And in some way it is comforting to think that after putting out so much negative energy, bad vibes, and consistently having so few innovative ideas or vision on what is really needed in today's marketplace to make artists sell some records, (besides suing the pants out of everyone they can) the very people responsible for lobbying for all of this arguably short-sighted legislation are going to get what's coming to them, i.e.: the opportunity to re-tool and learn a new trade very soon.
It's kind of futile to argue against a tidal wave; it's what this particular situation reminds me of.
In the meantime, and until this takes place, there is no question that if I had a Net radio show or anything of that sort, I'd make sure that the servers streaming it are hosted somewhere which cannot be impacted by any such legislative measures.
Z.
Question (Score:2)
Why did we need 6 years of lawyer's fees? (Score:3, Insightful)
The vast majority of good legal decisions are either "obvious" to anyone moderately sane (eg. dealing with an observed killing), or else they're shrouded in complexity that makes no single outcome fully just.
The first type needs nothing more than recourse to a "Fair Witness" (Heinlein's term, but there's some of it in the Jedi concept too, minus fighting), a person whose reputation is based on objectivity and fairness and plain commonsense -- no need for technicalities and legal dickering to come into it at all, by the definition of "obvious". A societal judge without court and with only one Law, simple fairness.
And the second type is handled equally well by the roll of a die --- after all, no single outcome is just.

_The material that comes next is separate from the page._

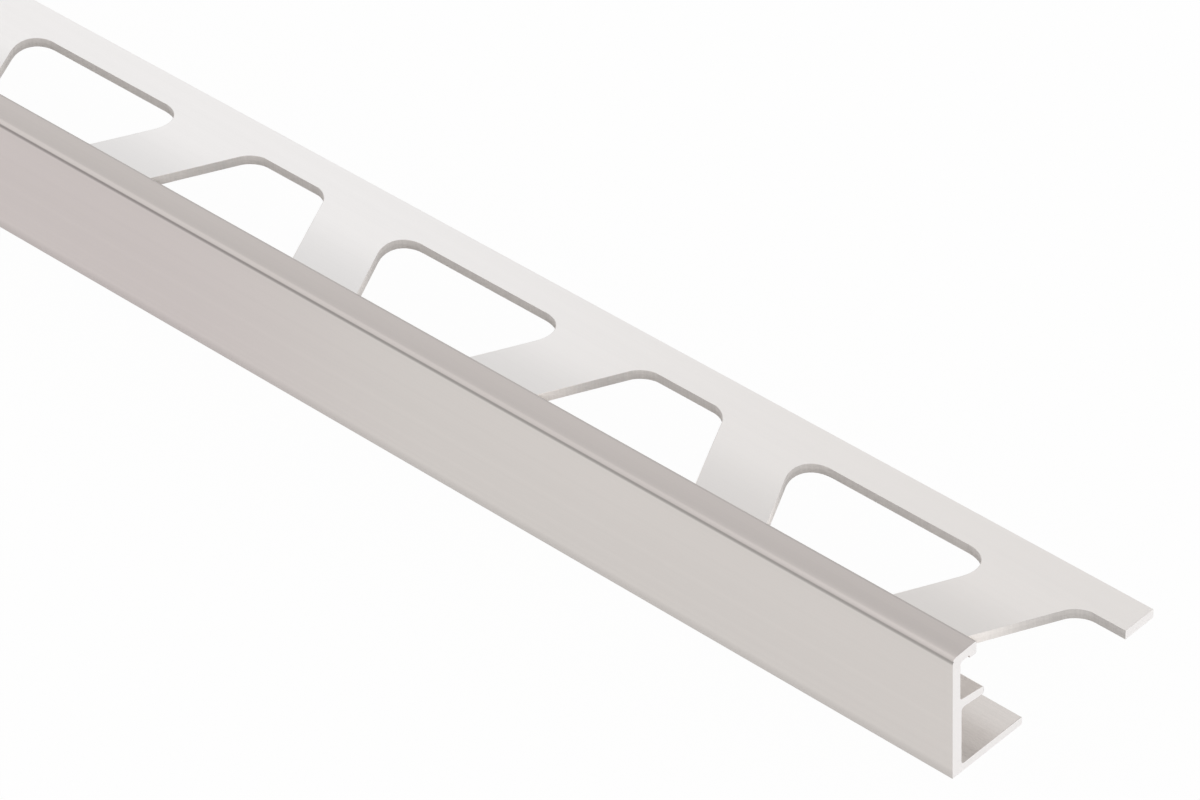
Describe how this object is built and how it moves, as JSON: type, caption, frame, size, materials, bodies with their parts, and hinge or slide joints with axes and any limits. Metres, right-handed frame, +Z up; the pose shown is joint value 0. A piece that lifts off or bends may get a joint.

And dice do have the benefit of statistical fairness, which is more than can be said for the legal process where alleged "fairness" depends on your ability to afford good legal representation.
There is something fundamentally flawed in a system where years of arguing are considered to somehow yield justice, as if the cost didn't matter and the time lost meant nothing. Even if all costs were met uniformly out of the public purse, this still would not address the sheer deep freeze that legal proceedings place on society. Time is our most precious commodity, yet as this example showed, this is totally unappreciated in law.
Be that as it may, the current situation is nothing short of appalling, and getting steadily worse. We need a sort of French Revolution to lop off the heads of this new legal aristocracy, but I don't see that happenning --- we're stuck with this mess for the forseeable future, or at least as long as we're tied to this planet. Woes.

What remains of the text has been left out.